# start of Data provided

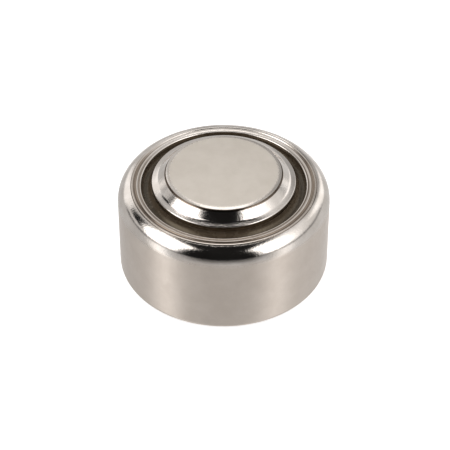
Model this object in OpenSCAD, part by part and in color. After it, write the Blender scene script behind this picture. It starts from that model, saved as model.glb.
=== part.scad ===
// Zinc-air button cell for hearing aids: a crimped can, a stepped cap, the
// nylon gasket that seals and insulates them, and the stack of discs inside.
// Every piece but the collector mesh is a body of revolution about Z. The base
// of the can lies on z = 0. Millimetres and degrees.

/* [Can] */
// Outside diameter of the can
can_d = 11.6; // [10.4:0.1:12.8]
// Thickness of the can's sheet
can_t = 0.25; // [0.2:0.01:0.28]
// Outside radius of the corner round the base
base_corner_r = 0.35; // [0.3:0.05:0.6]
// Outside radius of the crimped shoulder
shoulder_r = 0.95; // [0.9:0.01:1.1]
// Angle that the shoulder turns through, up to the line round the rim
crimp_angle = 76; // [72:1:78]
// Width of the line that the crimping die leaves round the rim
die_line_w = 0.045; // [0.03:0.005:0.06]
// Depth of the line round the rim
die_line_d = 0.04; // [0.03:0.005:0.06]
// Width of the flat crest of the rim
crest_w = 0.1; // [0.06:0.01:0.14]
// Width of the valley between the crest and the lip of the rim
valley_w = 0.15; // [0.1:0.01:0.2]
// Depth of the valley
valley_d = 0.03; // [0.01:0.005:0.1]
// Width of the lip between the valley and the mouth of the can
lip_w = 0.28; // [0.2:0.01:0.36]
// Width of the hollow along the lip
lip_hollow_w = 0.14; // [0.08:0.01:0.16]
// Depth of the hollow along the lip
lip_hollow_d = 0.015; // [0.005:0.005:0.04]
// Radius of the upper edge of the mouth
mouth_edge_r = 0.05; // [0.03:0.01:0.08]
// Diameter of one air hole in the base
air_hole_d = 0.5; // [0.3:0.05:0.8]
// Number of air holes
air_hole_count = 4; // [2:1:6]
// Diameter of the circle that the air holes lie on
air_hole_ring_d = 4.4; // [3:0.1:7]

/* [Cap] */
// Height of the cell from its base to the top of the cap
cell_h = 6.25; // [5.2:0.05:7.2]
// Height of the top of the cap above the rim of the can
cap_rise = 0.85; // [0.8:0.01:1]
// Thickness of the cap's sheet
cap_t = 0.2; // [0.16:0.01:0.21]
// Radius of the roll-off round the contact disc
disc_roll_r = 0.9; // [0.5:0.05:1.2]
// Angle that the roll-off turns through
disc_roll_angle = 18; // [10:1:24]
// Height of the coined edge under the roll-off
disc_edge_h = 0.05; // [0.03:0.01:0.08]
// Width of the cone between the contact disc and the step
cone_w = 0.46; // [0.36:0.01:0.56]
// Slope of the cone
cone_slope = 42; // [36:1:46]
// Radius of the crease between the cone and the step
crease_bend_r = 0.35; // [0.2:0.05:0.5]
// Width of the step between the cone and the groove
step_w = 0.31; // [0.26:0.01:0.36]
// Slope of the step
step_slope = 16; // [8:1:20]
// Radius of the step's outer edge
step_r = 0.12; // [0.08:0.01:0.16]
// Width of the groove between the step and the mouth of the can
groove_w = 0.59; // [0.5:0.01:0.7]
// Radius between the wall of the cap and its flange
flange_foot_r = 0.1; // [0.06:0.01:0.11]

/* [Gasket] */
// Thickness of the gasket between the can and the cap
gasket_t = 0.3; // [0.26:0.01:0.34]
// Thickness of the gasket's foot under the skirt of the cap
gasket_foot_t = 0.3; // [0.2:0.05:0.5]
// Width of the gasket's foot inside the skirt of the cap
gasket_foot_w = 0.35; // [0.1:0.05:0.6]
// Thickness of the gasket at the bottom of the groove
groove_floor_t = 0.13; // [0.12:0.01:0.2]
// Radius of the gasket between the mouth of the can and the groove's bottom
groove_r = 0.2; // [0.1:0.01:0.24]

/* [Discs inside] */
// Thickness of the air diffusion paper
paper_t = 0.15; // [0.1:0.05:0.3]
// Thickness of the water-repellent membrane
membrane_t = 0.1; // [0.05:0.01:0.2]
// Thickness of the air cathode
cathode_t = 0.4; // [0.3:0.05:0.6]
// Thickness of the separator
separator_t = 0.1; // [0.05:0.01:0.2]
// Radial clearance between the discs and the bore of the can
disc_clear = 0.05; // [0.02:0.01:0.1]
// Radial clearance between the paper and the corner inside the can
paper_clear = 0.05; // [0.02:0.01:0.3]
// Thickness of the collector mesh
mesh_t = 0.1; // [0.05:0.01:0.15]
// Distance from one opening of the mesh to the next
mesh_pitch = 0.9; // [0.9:0.05:1.5]
// Width of an opening of the mesh
mesh_opening = 0.65; // [0.4:0.05:0.7]
// Width of the plain border round the mesh
mesh_border = 0.3; // [0.2:0.05:0.6]
// Depth of the zinc gel's top below the bend of the cap's skirt
gel_depth = 0.15; // [0:0.05:1]

/* [Hidden] */
// Turn between two neighbouring points of a bend
arc_step = 9;
// Overlap of a cutting tool past the face it cuts
cut_over = 0.1;
$fn = 96;

can_r = can_d / 2;
bore_r = can_r - can_t;
rim_h = cell_h - cap_rise;
base_corner_c = [can_r, 0] + [-1, 1] * base_corner_r;

// The crimp bends the can, the gasket and the cap about one circle
crimp_z = rim_h - shoulder_r;
crimp_c = [can_r - shoulder_r, crimp_z];
skirt_r = bore_r - gasket_t;
skirt_bend_r = shoulder_r - can_t - gasket_t;

// Rings round the axis, from the shoulder inward
crest_r = crimp_c[0] + shoulder_r * cos(crimp_angle) - die_line_w;
valley_r = crest_r - crest_w;
lip_r = valley_r - valley_w;
mouth_r = lip_r - lip_w;
lip_mid_r = (lip_r + mouth_r) / 2;
step_edge_r = mouth_r - groove_w;
crease_r = step_edge_r - step_w;
disc_edge_r = crease_r - cone_w;
foot_in_r = skirt_r - cap_t - gasket_foot_w;

// The stack of discs, from the base up
paper_z = can_t;
membrane_z = paper_z + paper_t;
cathode_z = membrane_z + membrane_t;
separator_z = cathode_z + cathode_t;
stack_z = separator_z + separator_t;
skirt_z = stack_z + gasket_foot_t;
stack_r = bore_r - disc_clear;
paper_r = can_r - base_corner_r - paper_clear;
mesh_z = cathode_z + (cathode_t - mesh_t) / 2;
gel_top_z = crimp_z - gel_depth;

// The cap, from the contact disc out
roll_c = [disc_edge_r - disc_roll_r * sin(disc_roll_angle), cell_h - disc_roll_r];
disc_foot_z = cell_h - disc_roll_r * (1 - cos(disc_roll_angle)) - disc_edge_h;
disc_foot = [disc_edge_r, disc_foot_z];
crease_z = disc_foot_z - cone_w * tan(cone_slope);
crease_turn = (cone_slope - step_slope) / 2;
crease_c = [crease_r, crease_z]
    + crease_bend_r / cos(crease_turn) * normal(90 - step_slope - crease_turn);
step_tangent_x = step_edge_r - step_r + step_r * sin(step_slope);
step_tangent_z = crease_z - (step_tangent_x - crease_r) * tan(step_slope);
step_c = [step_edge_r - step_r, step_tangent_z - step_r * cos(step_slope)];
flange_z = crimp_z + skirt_bend_r;
flange_foot_c = [step_edge_r, flange_z] + [1, 1] * flange_foot_r;

// The groove between the cap and the mouth of the can
floor_z = flange_z + groove_floor_t;
groove_c = [mouth_r - groove_r, floor_z + groove_r];

// Bends of the outside face of each sheet: centre, radius, and the direction of
// the outward normal where the bend starts and ends. A negative radius is a
// hollow bend, and a radius of 0 is a sharp corner.
can_bends = [
    [base_corner_c, base_corner_r, -90, 0],
    [crimp_c, shoulder_r, 0, crimp_angle]
];
cap_bends = [
    [roll_c, disc_roll_r, 90, 90 - disc_roll_angle],
    [disc_foot, 0, 90 - disc_roll_angle, 90 - cone_slope],
    [crease_c, -crease_bend_r, 90 - cone_slope, 90 - step_slope],
    [step_c, step_r, 90 - step_slope, 0],
    [flange_foot_c, -flange_foot_r, 0, 90],
    [crimp_c, skirt_bend_r, 90, 0]
];

function normal(a) = [cos(a), sin(a)];

// Points of an arc about c, one every arc_step or less
function arc(c, r, from, to) =
    let (steps = max(1, ceil(abs(to - from) / arc_step)))
    [for (i = [0:steps]) c + r * normal(from + (to - from) * i / steps)];

function reversed(points) = [for (i = [len(points) - 1:-1:0]) points[i]];

// Points of a sheet's face, at a depth below its outside face. A bend that is
// tighter than the depth comes out as a sharp corner.
function face(bends, depth) =
    [for (b = bends) each (b[1] < 0 || b[1] > depth
        ? arc(b[0], b[1] - depth, b[2], b[3])
        : [b[0] + (b[1] - depth) / cos((b[3] - b[2]) / 2) * normal((b[2] + b[3]) / 2)])];

// Points of a shallow hollow in the top of the rim, from one radius to another
function hollow(from, to, depth) =
    [[from, rim_h], [(from + to) / 2, rim_h - depth], [to, rim_h]];

module turned(profile) {
    rotate_extrude() polygon(profile);
}

module disc(r, z, t) {
    translate([0, 0, z]) cylinder(r = r, h = t);
}

// Deep-drawn steel cup, plated with nickel, with its rim crimped inward
module cathode_can() {
    rim = concat(
        [[crest_r + die_line_w / 2, rim_h - die_line_d], [crest_r, rim_h]],
        hollow(valley_r, lip_r, valley_d),
        hollow(lip_mid_r + lip_hollow_w / 2, lip_mid_r - lip_hollow_w / 2, lip_hollow_d),
        arc([mouth_r, rim_h] + [1, -1] * mouth_edge_r, mouth_edge_r, 90, 180),
        [[mouth_r, rim_h - can_t]]
    );
    bore = arc(crimp_c, shoulder_r - can_t, 90, 0);
    corner = arc(base_corner_c, base_corner_r - can_t, 0, -90);
    profile = concat([[0, 0]], face(can_bends, 0), rim, bore, corner, [[0, can_t]]);
    color([0.78, 0.75, 0.7])
    difference() {
        turned(profile);
        for (i = [0:air_hole_count - 1])
            rotate(i * 360 / air_hole_count)
            translate([air_hole_ring_d / 2, 0, -cut_over])
            cylinder(d = air_hole_d, h = can_t + 2 * cut_over);
    }
}

// Porous paper that spreads the air from the holes
module diffusion_paper() {
    color([0.93, 0.92, 0.88]) disc(paper_r, paper_z, paper_t);
}

// Film that lets air in and keeps the electrolyte back
module air_membrane() {
    color([0.97, 0.97, 0.97]) disc(stack_r, membrane_z, membrane_t);
}

// Disc of catalyst and carbon, pressed through the collector mesh
module air_cathode() {
    color([0.13, 0.13, 0.14])
    difference() {
        disc(stack_r, cathode_z, cathode_t);
        mesh_body();
    }
}

// Nickel mesh that carries the current to the wall of the can
module collector_mesh() {
    color([0.7, 0.69, 0.66]) mesh_body();
}

module mesh_body() {
    reach = floor(bore_r / mesh_pitch);
    corner = mesh_opening / sqrt(2);
    translate([0, 0, mesh_z])
    linear_extrude(mesh_t)
    difference() {
        circle(bore_r);
        for (i = [-reach:reach], j = [-reach:reach])
            if (norm([i, j]) * mesh_pitch + corner < bore_r - mesh_border)
                translate([i, j] * mesh_pitch) square(mesh_opening, center = true);
    }
}

// Film between the cathode and the zinc
module separator() {
    color([0.85, 0.86, 0.82]) disc(stack_r, separator_z, separator_t);
}

// Nylon ring from the foot of the cap's skirt to the mouth of the can
module gasket() {
    color([0.4, 0.35, 0.3])
    turned(concat(
        [[foot_in_r, stack_z], [bore_r, stack_z]],
        arc(crimp_c, shoulder_r - can_t, 0, 90),
        [[mouth_r, rim_h - can_t]],
        arc(groove_c, groove_r, 0, -90),
        [[step_edge_r, floor_z]],
        arc(flange_foot_c, -flange_foot_r, 0, 90),
        arc(crimp_c, skirt_bend_r, 90, 0),
        [[skirt_r, skirt_z], [foot_in_r, skirt_z]]
    ));
}

// Drawn and coined steel cup, upside down, with the contact disc on top
module anode_cap() {
    outside = concat([[0, cell_h]], face(cap_bends, 0), [[skirt_r, skirt_z]]);
    inside = concat([[0, cell_h - cap_t]], face(cap_bends, cap_t), [[skirt_r - cap_t, skirt_z]]);
    color([0.8, 0.77, 0.72]) turned(concat(outside, reversed(inside)));
}

// Zinc powder in gelled electrolyte, with room above it to swell
module zinc_gel() {
    color([0.55, 0.56, 0.58])
    union() {
        disc(foot_in_r, stack_z, gasket_foot_t);
        disc(skirt_r - cap_t, skirt_z, gel_top_z - skirt_z);
    }
}

cathode_can();
diffusion_paper();
air_membrane();
air_cathode();
collector_mesh();
separator();
gasket();
anode_cap();
zinc_gel();
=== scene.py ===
import math

import bpy
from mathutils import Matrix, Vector


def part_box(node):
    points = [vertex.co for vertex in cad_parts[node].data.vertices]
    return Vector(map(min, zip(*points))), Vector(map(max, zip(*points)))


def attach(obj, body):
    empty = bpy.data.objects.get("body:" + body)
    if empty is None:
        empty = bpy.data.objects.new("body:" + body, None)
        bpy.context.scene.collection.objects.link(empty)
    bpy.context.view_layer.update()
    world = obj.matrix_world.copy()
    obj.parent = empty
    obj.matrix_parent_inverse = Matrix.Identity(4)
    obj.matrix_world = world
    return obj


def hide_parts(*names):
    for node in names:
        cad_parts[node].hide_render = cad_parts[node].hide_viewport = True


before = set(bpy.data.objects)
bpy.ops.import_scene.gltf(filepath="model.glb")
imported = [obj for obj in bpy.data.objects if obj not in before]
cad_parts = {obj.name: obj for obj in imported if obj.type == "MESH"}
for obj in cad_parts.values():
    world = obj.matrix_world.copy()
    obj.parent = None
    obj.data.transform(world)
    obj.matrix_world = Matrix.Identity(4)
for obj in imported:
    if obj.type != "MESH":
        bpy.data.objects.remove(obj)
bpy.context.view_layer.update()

# ---------------------------------------------------------------- cathode can
# The can is one deep-drawn cup of nickel-plated steel. Its wall is satin from
# the press, and the crimping die leaves the shoulder and the rim bright.
# Four air holes are punched through its base.
MM = 0.001
CAN_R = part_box("cathode_can")[1][0] / MM
CAN_T = 0.25
BASE_CORNER_R = 0.35
RIM_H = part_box("cathode_can")[1][2] / MM
SHOULDER_R = 0.95
CRIMP_ANGLE = 76
DIE_LINE_W = 0.045
DIE_LINE_D = 0.04
CREST_W = 0.1
VALLEY_W = 0.15
VALLEY_D = 0.03
LIP_W = 0.28
LIP_HOLLOW_W = 0.14
LIP_HOLLOW_D = 0.015
MOUTH_EDGE_R = 0.05
AIR_HOLES = 4
AIR_HOLE_R = 0.25
AIR_HOLE_RING_R = 2.2
AIR_HOLE_SIDES = 48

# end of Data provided

Problem to solve:
Up to and including the line with "air_hole_ring_d = 4.4; // [3:0.1:7]", repeat the data exactly, starting from its first line; nothing else belongs in the response.

Answer below:
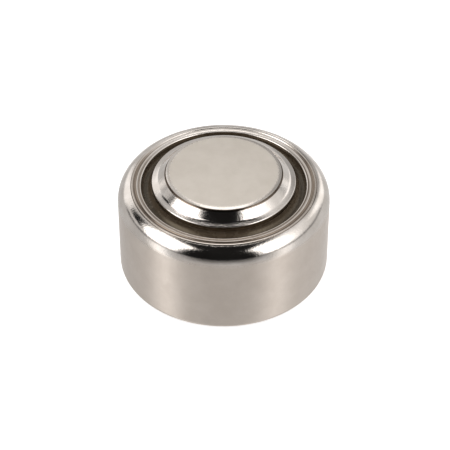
Model this object in OpenSCAD, part by part and in color. After it, write the Blender scene script behind this picture. It starts from that model, saved as model.glb.
=== part.scad ===
// Zinc-air button cell for hearing aids: a crimped can, a stepped cap, the
// nylon gasket that seals and insulates them, and the stack of discs inside.
// Every piece but the collector mesh is a body of revolution about Z. The base
// of the can lies on z = 0. Millimetres and degrees.

/* [Can] */
// Outside diameter of the can
can_d = 11.6; // [10.4:0.1:12.8]
// Thickness of the can's sheet
can_t = 0.25; // [0.2:0.01:0.28]
// Outside radius of the corner round the base
base_corner_r = 0.35; // [0.3:0.05:0.6]
// Outside radius of the crimped shoulder
shoulder_r = 0.95; // [0.9:0.01:1.1]
// Angle that the shoulder turns through, up to the line round the rim
crimp_angle = 76; // [72:1:78]
// Width of the line that the crimping die leaves round the rim
die_line_w = 0.045; // [0.03:0.005:0.06]
// Depth of the line round the rim
die_line_d = 0.04; // [0.03:0.005:0.06]
// Width of the flat crest of the rim
crest_w = 0.1; // [0.06:0.01:0.14]
// Width of the valley between the crest and the lip of the rim
valley_w = 0.15; // [0.1:0.01:0.2]
// Depth of the valley
valley_d = 0.03; // [0.01:0.005:0.1]
// Width of the lip between the valley and the mouth of the can
lip_w = 0.28; // [0.2:0.01:0.36]
// Width of the hollow along the lip
lip_hollow_w = 0.14; // [0.08:0.01:0.16]
// Depth of the hollow along the lip
lip_hollow_d = 0.015; // [0.005:0.005:0.04]
// Radius of the upper edge of the mouth
mouth_edge_r = 0.05; // [0.03:0.01:0.08]
// Diameter of one air hole in the base
air_hole_d = 0.5; // [0.3:0.05:0.8]
// Number of air holes
air_hole_count = 4; // [2:1:6]
// Diameter of the circle that the air holes lie on
air_hole_ring_d = 4.4; // [3:0.1:7]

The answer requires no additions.